As with the above image, this image is one that I have painted several times. It is a copy of a Sassoferrato. Although it is not exact, I like to paint this image when testing a new medium, as it permits me to see how each behaves in a full range of values, and in glazes.

In the past, I used the word amber to refer to both Baltic amber, and to hard copal resins. Although, upon just looking at the raw resin, they can appears simliar, they really are different materials, and create much different effects, when used in paint.

This is an oil painting 11x14 inches. In the underpainting, I used a medium containing oil of spike, and Canada balsam. I wanted a very smooth surface for the later paint layers, and this medium worked wonderfully. For later layers, I used copal, employing slightly greater amounts of linseed oil, with each sucessive layer. I also added a color called Stil de grain, to the varnish, in very small amount, to create a slight patina.
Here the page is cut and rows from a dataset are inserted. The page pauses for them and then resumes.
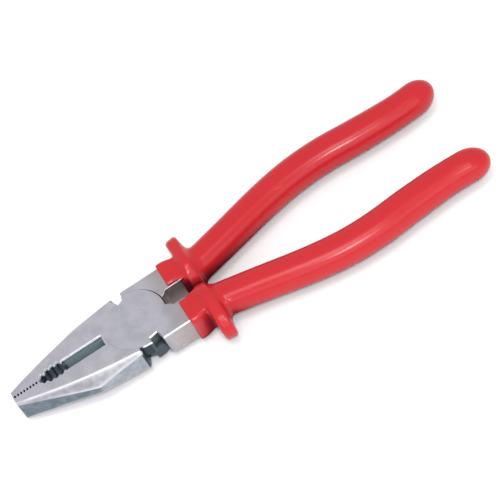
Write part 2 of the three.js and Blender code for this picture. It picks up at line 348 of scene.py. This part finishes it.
def grip_mesh():
    """The lower grip: its outside, less the room for the steel."""
    tip = (SLEEVE_END_X, -handle_centre(SLEEVE_END_X), 0)
    grip = add_object("grip", skin_mesh("grip", grip_rings(), (None, tip)))
    for name, rings in (("collar_room", collar_room()), ("tang_room", tang_room())):
        cut(grip, add_object(name, skin_mesh(name, rings, (None, None))))
    data = grip.data
    bpy.data.objects.remove(grip)
    return data


# ---- Materials ----
def new_material(name):
    material = bpy.data.materials.new(name)
    material.use_nodes = True
    nodes = material.node_tree.nodes
    nodes.clear()
    output = nodes.new("ShaderNodeOutputMaterial")
    surface = nodes.new("ShaderNodeBsdfPrincipled")
    material.node_tree.links.new(surface.outputs["BSDF"], output.inputs["Surface"])
    return material, surface


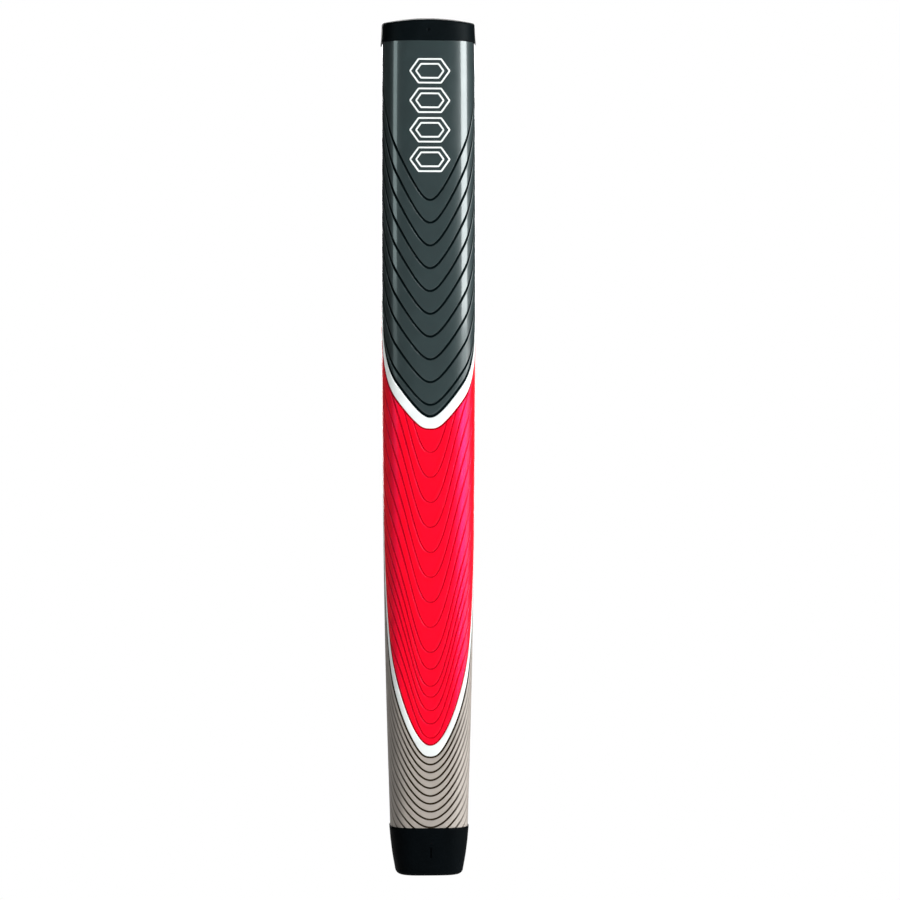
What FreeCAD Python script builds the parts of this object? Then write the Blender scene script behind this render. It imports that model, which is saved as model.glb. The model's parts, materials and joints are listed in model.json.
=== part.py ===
import FreeCAD, Part
import math
import os

# A pistol-style putter grip, as the separate pieces it is put together from:
# a foam core with the shaft bore, a felt backing, five coloured skin panels
# closed by a seam down the back, a mark let into the face, and the rubber
# end cap and tip collar that hold the ends of the wrap.
#
# Millimetres. +Z runs up the bore from the open tip to the end cap, the flat
# thumb face looks towards -Y and the pistol swell towards +Y. The origin is
# the centre of the bore's mouth.

# ---- overall sizes ----
GRIP_LENGTH = 266.7             # a 10.5 inch putter grip
BORE_RADIUS = 7.366             # a 0.580 inch putter shaft
BORE_DEPTH = 257.0              # the shaft's butt stops against the cap's plug
VENT_RADIUS = 1.25              # lets the air out when the grip is pushed on

# ---- outside shape ----
# height, half width, depth in front of the bore axis, depth behind it
STATIONS = (
    (-6.0, 11.75, 11.55, 11.65),
    (30.0, 12.52, 11.85, 12.10),
    (60.0, 13.36, 12.10, 12.50),
    (95.0, 13.98, 12.35, 12.95),
    (130.0, 14.37, 12.50, 13.90),
    (170.0, 14.65, 12.65, 16.60),
    (205.0, 14.70, 12.80, 19.70),
    (235.0, 14.64, 12.90, 20.90),
    (272.0, 14.23, 12.95, 19.00),
)
FRONT_POWER = 3.6               # superellipse power: a flat face, tight corners
BACK_POWER = 2.2                # a nearly elliptical back

# ---- layers ----
SKIN = 1.5                      # moulded polymer skin
FELT = 0.8                      # backing sheet under the skin
LAP = 0.5                       # rebate in the skin under the cap and the collar
WRAP_BOTTOM = 11.2              # lower end of skin and felt, inside the collar
WRAP_TOP = 262.5                # upper end of skin, felt and core, under the cap

# ---- colour bands ----
# The top edge is a V or U on the face: from its tip it runs up each side at
# slope * (sqrt(run^2 + nose^2) - nose), climbs faster where it turns on to the
# side, and levels off across the back. The bottom edge keeps tip_width below
# it at the tip and arm_width in the arms, less where they climb faster.
UPPER_BAND = {"tip": 141.8, "slope": 1.44, "nose": 4.2, "bend": 18.0, "level": 34.0,
              "climb": 15.0, "climb_start": 11.0, "climb_end": 28.0,
              "tip_width": 3.3, "arm_width": 2.7}
LOWER_BAND = {"tip": 40.5, "slope": 5.87, "nose": 15.0, "bend": 18.0, "level": 34.0,
              "climb": 25.0, "climb_start": 12.0, "climb_end": 26.0,
              "tip_width": 3.3, "arm_width": 1.5}
TAPER = 3.5                     # run over which a band narrows from tip to arm

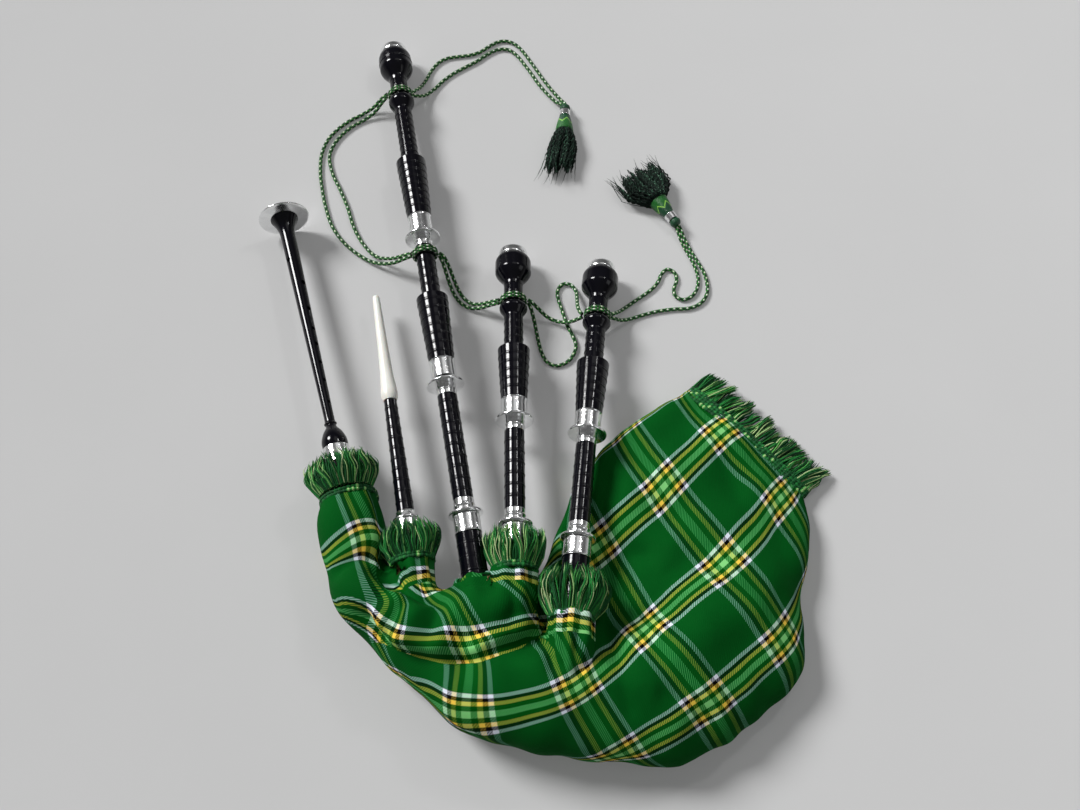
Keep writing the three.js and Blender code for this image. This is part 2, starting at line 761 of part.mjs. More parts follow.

Rather than purchase this color (stil de grain) as a separate color, it can easily be mixed by combining something such as Winsor and Newton's Indian yellow, with a touch of raw umber. That way the colors are much more versatile, and can be used for other purposes as well. The copal worked wonderfully, and in the end, although the picture doesn't convey it, it created an enamel like hard glassy surface similar to those I have seen by Flemish masters, in quite a few museums. This is much different than the surfaces produced by alkyd mediums. In the end, I applied a very thin layer of amber varnish, over the entire surface. Several drops, which were subsequently spread out super thin, over the entire surface.